Oblivion, not so much. There’s a big idea, yes siree: due to villainous machinations we’ll get into shortly, the universe is changing tracks, throwing out other lives and experiences at random. (So, the multiverse.) It is also falling apart. The only people immune to this are time travellers, plus those of an other-universe persuasion, which means that Bernice, Chris Cwej and Jason Kane are swept up by Sgloomi Po and some of the crew of the Schirron Dream (see Sky Pirates!) to hopefully do something about it.
Sounds big, sounds cool, but on a page-by-page level there’s not much actually happening. Our heroes are making their way to Earth, aka the source of the trouble. While they’re doing that, we cut back to Earth in its various multiverses as Nathan li Shao, Kiru and Leetha (Sky Pirates! alumni, same as Sgloomi) are bumping from life to life, name to name, more or less heading in a direction to achieve a thing but out of their minds while doing so. And I’ve got to say it: I liked Sky Pirates! I am here for more Sky Pirates! But that was dozens of novels ago and you are seriously overestimating my investment in these characters. A good 30-40% of Oblivion is these guys pottering about, not knowing who they are. (Insert joke here.) If the aim was to deconstruct characters, fine, but it would make a lot more sense to deconstruct ones we already understand, or might at least know from Adam. As it is, variations on this theme amount to lots of words that just aren’t getting us anywhere. This version of what’s-his-name is different from the last chapter, is he? Just as that one was different from the one before? Fab. So, when are we advancing the plot? The eyes did begin to glaze over, fun as the individual worlds often are.
Back on the Schirron Dream, nothing much happens for a while apart from Benny and Jason arguing. (I’ll say my piece real quick here because it’s the same as ever: I don’t get Jason. He’s usually a bit of a wanker and Benny doesn’t enjoy his company, leftover having-the-hots-for-him aside, so bringing him back just seems like masochism to me. Fair enough if he brings something meaningful to other readers. Wish I was among them.) Then, due to Sgloomi Po misreading the situation due to their past experiences, Roz Forrester joins the action, plucked out of time in her early 20s. This leads to some understandably heated reactions from Chris and Bernice, viz the timelines not being broken. There is also a good bit where Roz, who is not yet entirely immune, begins flipping through lives; suddenly we’re seeing it from an outside perspective, which works a lot better than being stuck inside it. (As a bonus, you know who Roz is and can spot when she has changed.)
It’s interesting bringing Roz back, but the overall spine of Oblivion doesn’t really allow that to develop, so I don’t know if it was worth pulling that trigger. She ends up working with Sgloomi while the rest of the gang go through the multiverse motions, each trapped in their personal hell. (Could this part only be assigned to Roz, and not Bernice? I wonder.) By the end, she’s back in her timeline and doesn’t remember any of it. Chris (who in Mean Streets was still rocked to his core by her death) doesn’t have much space here to respond to her return or her departure. And after she goes home even we’re robbed of letting that sit by a very Dave Stone appendix featuring some sort of amalgam of Jason and Nathan having an adventure, by which time good grief, Dave, it’s home time.
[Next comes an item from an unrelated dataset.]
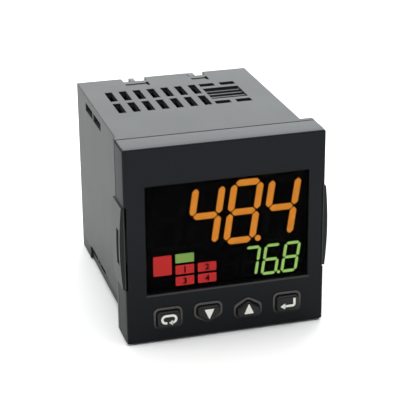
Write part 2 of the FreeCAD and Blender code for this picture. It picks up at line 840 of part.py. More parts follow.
def on_board(side, y, z, size):
    """A box that stands on the inner face of a side board."""
    height = size[0]
    x = side * (side_board_inner - height / 2)
    return centred((x, y, z), size)


def can(radius, length, y, z):
    """A round can that stands on the power board, with its axis along X."""
    return Part.makeCylinder(radius, length, point(-side_board_inner, y, z), point(1, 0, 0))


def small_cans():
    """A row of small cans up the power board, from its lower edge."""
    first_z = small_capacitor_margin - side_board_half_height
    levels = [first_z + index * small_capacitor_pitch for index in range(small_capacitor_count)]
    return [can(small_capacitor_radius, small_capacitor_length, small_capacitor_y, z) for z in levels]


def relays():
    """A row of relays up the control board, from its lower edge."""
    first_z = relay_margin - side_board_half_height
    return [on_board(1, relay_y, first_z + index * relay_pitch, relay_size) for index in range(relay_count)]


def chips():
    """The two chips on the control board, from its upper edge."""
    return [on_board(1, chip_y, z, chip_size) for z in (chip_z, chip_z - chip_pitch)]


def transformer_coil():
    """The wound bobbin, which passes through the core's two windows."""
    return on_board(-1, core_y, core_z, coil_size)


def transformer_core():
    """A frame-shaped ferrite core round the coil."""
    window_length = coil_size[1] + 2 * core_gap
    window_height = coil_size[2] + 2 * core_gap
    frame_size = (coil_size[0], window_length + 2 * core_limb, window_height + 2 * core_limb)
    window_size = (2 * coil_size[0], window_length, window_height)
    centre = (-side_board_inner + coil_size[0] / 2, core_y, core_z)
    return centred(centre, frame_size).cut(centred(centre, window_size))


def make_all():
    """Every piece of the controller, by name."""
    pieces = {
        "case_shell": case_shell(),
        "rear_terminal_block": rear_block(),
        "terminal_contacts": both_columns(contact),
        "terminal_clamp_plates": both_columns(clamp_plate),
        "terminal_screws": both_columns(terminal_screw),
        "front_bezel": front_bezel(),
        "front_seal": front_seal(),
        "window_lens": window_lens(),
        "display_block": display_block(),
        "main_digits": digit_row(
            window_right - main_right_margin, main_low, main_pitch, main_pitch - main_digit_gap,
            main_bar_rise, main_bar_width, main_bar_gap, main_point_radius,
        ),
        "small_digits": digit_row(
            window_right - small_right_margin, window_low + small_bottom_margin, small_pitch,
            small_pitch - small_digit_gap, small_bar_rise, small_bar_width, small_bar_gap,
            small_point_radius,
        ),
        "alarm_lamp": alarm_lamp(),
        "unit_lamp": unit_lamp(),
        "channel_lamps": channel_lamps(),
        "display_board": display_board(),
        "switch_bodies": switch_bodies(),
        "power_board": side_board(-1),
        "control_board": side_board(1),
        "power_board_header": board_header(-1),
        "control_board_header": board_header(1),
        "transformer_core": transformer_core(),
        "transformer_coil": transformer_coil(),
        "bulk_capacitor": can(capacitor_radius, capacitor_length, capacitor_y, capacitor_z),
        "smoothing_capacitors": group(small_cans()),
        "output_relays": group(relays()),
        "control_chips": group(chips()),
    }
    for name, shape, x in zip(key_names, key_shapes, key_x):
        pieces["key_" + name] = key_cap(shape, x)
        pieces["switch_button_" + name] = switch_button(x)
    return pieces


os.makedirs("parts", exist_ok=True)
for name, shape in make_all().items():
    shape.exportStep("parts/" + name + ".step")
    state = "valid" if shape.isValid() else "BAD"
    print(name, len(shape.Solids), "solids", round(shape.Volume, 2), "mm3", state)
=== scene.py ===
import json
import logging
import math
from dataclasses import dataclass
from enum import Enum

import bmesh
import bpy
import numpy as np
from mathutils import Matrix, Vector

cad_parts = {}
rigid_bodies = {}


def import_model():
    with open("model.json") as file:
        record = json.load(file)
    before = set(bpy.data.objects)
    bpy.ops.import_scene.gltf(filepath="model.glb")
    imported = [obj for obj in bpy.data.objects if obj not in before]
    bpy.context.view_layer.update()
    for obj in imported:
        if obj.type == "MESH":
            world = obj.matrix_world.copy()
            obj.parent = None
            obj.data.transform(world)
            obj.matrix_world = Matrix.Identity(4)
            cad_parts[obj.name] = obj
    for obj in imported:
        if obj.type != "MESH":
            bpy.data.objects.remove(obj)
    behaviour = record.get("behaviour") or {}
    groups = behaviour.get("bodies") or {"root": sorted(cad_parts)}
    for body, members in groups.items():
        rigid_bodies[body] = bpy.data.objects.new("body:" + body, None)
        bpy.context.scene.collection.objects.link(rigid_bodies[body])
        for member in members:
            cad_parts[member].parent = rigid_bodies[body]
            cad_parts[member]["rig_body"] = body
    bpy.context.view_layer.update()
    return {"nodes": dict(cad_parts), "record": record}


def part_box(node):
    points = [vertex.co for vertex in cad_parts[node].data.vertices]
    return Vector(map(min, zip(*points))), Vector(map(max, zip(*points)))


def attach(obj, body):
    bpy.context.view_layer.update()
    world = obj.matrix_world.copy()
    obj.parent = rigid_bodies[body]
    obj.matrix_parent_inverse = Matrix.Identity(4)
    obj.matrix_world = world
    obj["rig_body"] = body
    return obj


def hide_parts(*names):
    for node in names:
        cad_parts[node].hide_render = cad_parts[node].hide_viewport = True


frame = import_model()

log = logging.getLogger("temperature_controller")

MM = 0.001
Colour = tuple[float, float, float]
Outline = np.ndarray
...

I said before it’s a big idea, and I meant it: the multiverse has been doing numbers in movies to the point of exhaustion these past few years, and there’s bags you could do with these characters in that context. My problem is mostly, which characters. The “personal hells” bit is interesting – again, perhaps because it’s people we know to a reasonable extent – but it’s very late in the proceedings if you’re wanting to mull it over in any detail. (Bernice becomes a monstrous warmonger. Chris, adorably, becomes Not A Good Person.) Otherwise there’s very little solid matter attached to this idea. Barely anyone else seems to exist in the book, which is perhaps for the best given the size of the main cast, but this then makes it difficult to grasp the scale of the problem. And by the time we find out what’s really going on it’s sadly all too pedestrian: a bad guy wants to live forever so he’s changing the universe until that’s possible. That was it? All this for a nutter in an evil lair?
It’s Dave Stone, so it’s often very funny. This early bit about a sinister child reads like Inside No. 9: “The man in the hat was quite obviously a pervert, and Simon recalled the single salient point that his parents had made in all their comments about perverts. ‘Where’s my sweet?’ he said.” Sgloomi Po, a shapeshifting oddball with wacky speech patterns to match, is as loveable as ever. (He/they stick in the memory.) And there are actually ideas to spare: look at the reset when the pieces are put back together at the end. (I wonder if anyone thought, we should have done that at the start of the range to explain where the Doctor went…)
In the end, though, Oblivion doesn’t marry its ideas to a sense of urgency, tending to fill time with them instead, intentionally or otherwise. It’s interesting. And that’s not always enough.